Back fin or Backfin Meat from the breast of the blue crab.
Ballie A female blue crab carrying eggs, also known as "bally" or "lemon-belly."
Buck A blue crab whose new shell has begun to harden too much, also known as "buckram," "papershell," and "buckler."
Buster A blue crab in the process of shedding its shell, also known as "peeler."
Comer A blue crab getting fat and ready to shed its shell.
Crab boil A packaged mixture of herbs and spices added to water in which crab is cooked. The blend usually includes mustard seeds, peppercorns, bay leaves, whole allspice, whole cloves, dried ginger pieces and red chiles.
Crab Butter This is the white-yellow fat inside the back of the shell of a large crab. It is considered a delicacy and is often added to dressings and sauces served with crab.

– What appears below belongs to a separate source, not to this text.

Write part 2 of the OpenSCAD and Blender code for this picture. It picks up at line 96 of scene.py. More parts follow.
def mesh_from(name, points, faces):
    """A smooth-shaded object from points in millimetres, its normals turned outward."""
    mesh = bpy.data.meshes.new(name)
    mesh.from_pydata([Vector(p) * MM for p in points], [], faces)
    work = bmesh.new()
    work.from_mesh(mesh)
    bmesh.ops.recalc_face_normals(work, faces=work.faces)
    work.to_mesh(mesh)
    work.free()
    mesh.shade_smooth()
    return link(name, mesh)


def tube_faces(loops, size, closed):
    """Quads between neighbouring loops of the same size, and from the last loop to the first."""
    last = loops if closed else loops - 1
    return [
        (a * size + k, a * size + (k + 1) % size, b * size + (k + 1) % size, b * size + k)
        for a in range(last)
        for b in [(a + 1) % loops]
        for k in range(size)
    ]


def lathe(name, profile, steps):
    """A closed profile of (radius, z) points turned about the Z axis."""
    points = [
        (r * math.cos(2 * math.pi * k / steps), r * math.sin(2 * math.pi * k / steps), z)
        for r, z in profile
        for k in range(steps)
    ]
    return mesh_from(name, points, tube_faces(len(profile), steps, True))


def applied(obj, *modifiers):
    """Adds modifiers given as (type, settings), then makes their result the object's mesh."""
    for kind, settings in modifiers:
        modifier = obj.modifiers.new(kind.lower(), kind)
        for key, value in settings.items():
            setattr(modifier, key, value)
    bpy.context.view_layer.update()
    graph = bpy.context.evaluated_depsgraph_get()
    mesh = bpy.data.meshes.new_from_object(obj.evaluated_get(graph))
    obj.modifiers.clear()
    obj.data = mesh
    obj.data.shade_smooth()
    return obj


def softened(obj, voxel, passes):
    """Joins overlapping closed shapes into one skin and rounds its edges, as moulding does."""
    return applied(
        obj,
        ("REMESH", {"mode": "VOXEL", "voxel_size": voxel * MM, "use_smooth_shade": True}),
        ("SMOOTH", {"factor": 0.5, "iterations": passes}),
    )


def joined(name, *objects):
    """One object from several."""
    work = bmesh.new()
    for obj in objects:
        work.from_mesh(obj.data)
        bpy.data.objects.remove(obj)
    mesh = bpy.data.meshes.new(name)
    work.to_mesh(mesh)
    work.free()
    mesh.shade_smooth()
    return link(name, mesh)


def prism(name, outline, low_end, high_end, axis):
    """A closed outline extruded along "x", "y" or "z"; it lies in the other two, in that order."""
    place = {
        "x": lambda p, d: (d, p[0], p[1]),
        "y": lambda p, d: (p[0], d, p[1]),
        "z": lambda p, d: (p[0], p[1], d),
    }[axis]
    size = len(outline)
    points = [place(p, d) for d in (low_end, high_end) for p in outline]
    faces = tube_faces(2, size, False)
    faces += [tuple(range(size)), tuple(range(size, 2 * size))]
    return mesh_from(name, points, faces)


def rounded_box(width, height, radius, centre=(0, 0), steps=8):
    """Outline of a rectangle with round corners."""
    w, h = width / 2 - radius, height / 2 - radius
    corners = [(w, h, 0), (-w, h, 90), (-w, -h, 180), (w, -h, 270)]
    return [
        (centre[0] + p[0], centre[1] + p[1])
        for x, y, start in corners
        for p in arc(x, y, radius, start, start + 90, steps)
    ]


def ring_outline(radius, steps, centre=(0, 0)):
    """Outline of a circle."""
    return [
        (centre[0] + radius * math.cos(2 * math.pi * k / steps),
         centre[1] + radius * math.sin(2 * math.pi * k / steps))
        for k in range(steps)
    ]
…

Crab Cake A mixture of crab, spices and binders flattened into patties and fried, originating in Maryland.
Crab Imperial An American favorite, this is a mixture of crabmeat covered with a white sauce, spooned into blue-crab shells, sprinkled with Parmesan cheese and/or bread crumbs and baked until golden brown.
Crab Louie or Louis A crabmeat salad made with hard-boiled eggs and lettuce topped with a dressing, whose origin is credited to numerous sources.
Jimmy A male blue crab.
Flake Small pieces of light and dark meat from the body and claws of the crab.

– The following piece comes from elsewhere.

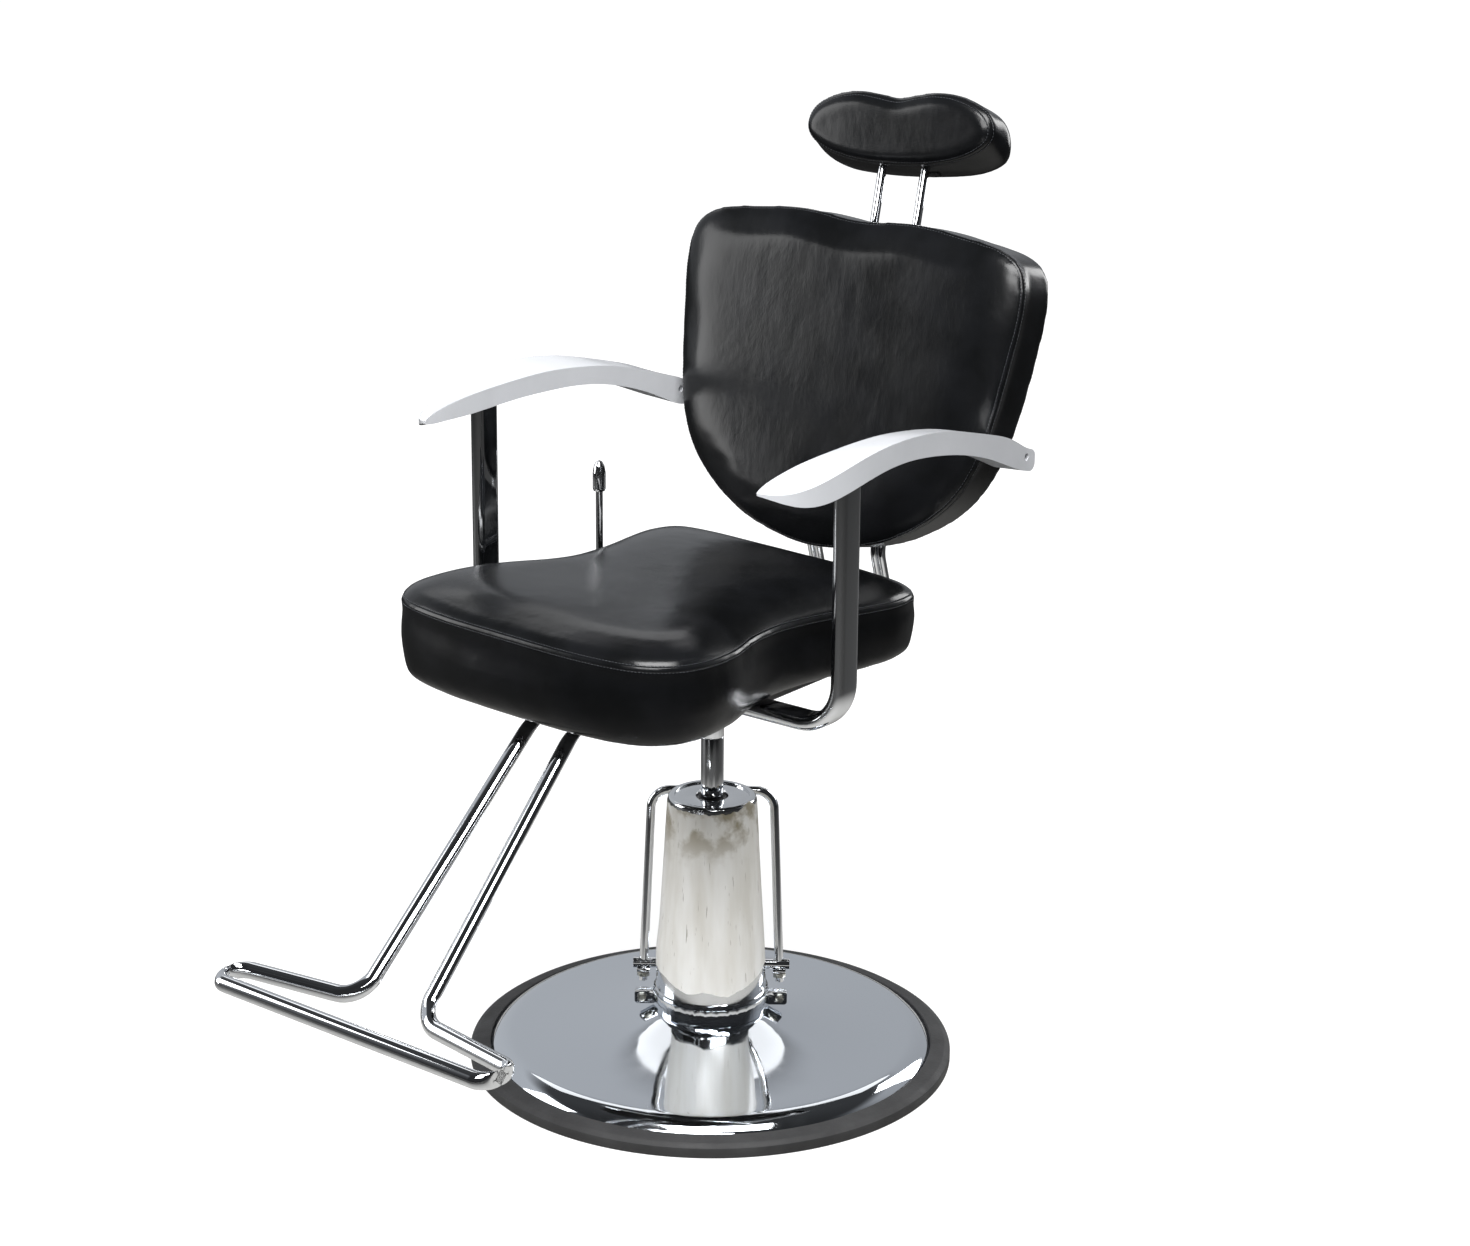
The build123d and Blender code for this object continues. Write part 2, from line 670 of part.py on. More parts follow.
def seat_bolt_spots():
    return [(sx * SEAT_BOLT_X, y) for sx in (-1, 1) for y in (-SEAT_BOLT_Y, 2 * SEAT_BOLT_Y)]


def seat_bolts():
    one = bolt(SEAT_BOLT_R, SEAT_Z - PLATE_T, BOARD_TOP - 2, 5)
    return [Pos(x, y, 0) * one for x, y in seat_bolt_spots()]


def seat_face(inset=0.0):
    """Plan of the seat: wide rounded front, waist beside the arms, wide rear."""
    w, front, rear = SEAT_HALF_W, SEAT_FRONT, SEAT_REAR
    return outline([
        (0, front), (0.45 * w, 0.995 * front), (0.78 * w, 0.955 * front), (0.95 * w, 0.86 * front),
        (1.0 * w, 0.73 * front), (0.965 * w, 0.57 * front), (0.865 * w, 0.40 * front),
        (0.815 * w, 0.23 * front), (0.835 * w, 0.03 * front), (0.90 * w, 0.35 * rear),
        (0.915 * w, 0.64 * rear), (0.83 * w, 0.90 * rear), (0.55 * w, 0.985 * rear), (0, rear),
    ], inset)


def seat_level(z_front, z_rear, inset, shrink=1.0):
    """One slice of the seat cushion, lying on a plane that falls towards the rear."""
    middle = (SEAT_FRONT + SEAT_REAR) / 2
    slope = (z_rear - z_front) / (SEAT_REAR - SEAT_FRONT)
    plane = Plane(origin=(0, middle, (z_front + z_rear) / 2), x_dir=(1, 0, 0), z_dir=(0, -slope, 1))
    return plane * scale(Pos(0, -middle) * seat_face(inset), shrink)


def askew(shape):
    """Turn and shift a seat piece the way the board is fixed to the plate."""
    return Pos(SEAT_SHIFT, 0, 0) * Rot(0, 0, SEAT_SKEW) * shape


def seat_board():
    board = askew(Pos(0, 0, SEAT_Z) * extrude(seat_face(BOARD_INSET), BOARD_T))
    for x, y in seat_bolt_spots():
        board -= disc(SEAT_BOLT_R + RUN_FIT, SEAT_Z - 1, BOARD_TOP + 1, x, y)
    return board


def seat_cushion():
    """Pillow-shaped pad: tucked in at the foot, bulging sides, a seam line and a crown."""
    front, rear, crown = SEAT_SEAM_FRONT, SEAT_SEAM_REAR, SEAT_CROWN
    body = loft([
        seat_level(SEAT_Z, SEAT_Z, SEAT_TUCK),
        seat_level(SEAT_Z + 14, SEAT_Z + 13, 2.5),
        seat_level(SEAT_Z + 48, SEAT_Z + 42, -SEAT_BULGE),
        seat_level(front, rear, 1.5),
        seat_level(front + 0.45 * crown, rear + 0.40 * crown, 14.0),
        seat_level(front + 0.85 * crown, rear + 0.80 * crown, 14.0, 0.84),
        seat_level(front + crown, rear + crown, 14.0, 0.62),
    ])
    recess = Pos(0, 0, SEAT_Z - 1) * extrude(seat_face(BOARD_INSET), BOARD_T + 1)
    return askew(body - recess)


# ---------------------------------------------------------------- armrests
def arm_tube():
    """Flat oval tube: out under the seat, round a bend and up to the pad."""
    path = FilletPolyline(
        (ARM_INNER_X, ARM_Y, ARM_Z), (ARM_X, ARM_Y, ARM_Z), (ARM_X, ARM_Y, ARM_TOP),
        radius=ARM_BEND)
    frame = Plane(origin=(ARM_INNER_X, ARM_Y, ARM_Z), x_dir=(0, 1, 0), z_dir=(1, 0, 0))
    skin = SlotOverall(ARM_DEPTH, ARM_THICK)
    bore = SlotOverall(ARM_DEPTH - 2 * ARM_WALL, ARM_THICK - 2 * ARM_WALL)
    tube = sweep(frame * (skin - bore), path=path)
    for x in arm_bolt_spots():
        tube -= disc(ARM_BOLT_R + RUN_FIT, ARM_Z - ARM_THICK, ARM_Z + ARM_THICK, x, ARM_Y)
    return tube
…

Lump Whole pieces of white meat from the body of the crab.
Rankpeeler A blue crab one to three days before it sheds its shell, particularly prized by chefs.
Roe The eggs of the crab, a delicacy required in some soups.
She-crab A female crab.
Soft-shell A blue crab that has shed its shell, before it has grown a new shell. The crab periodically sheds its shell to grow a larger one. Soft-shell crabs are in their prime from April to September. They are normally cooked whole and have no waste.
Sponge A female blue crab carrying eggs. Also called "punk" and "sook."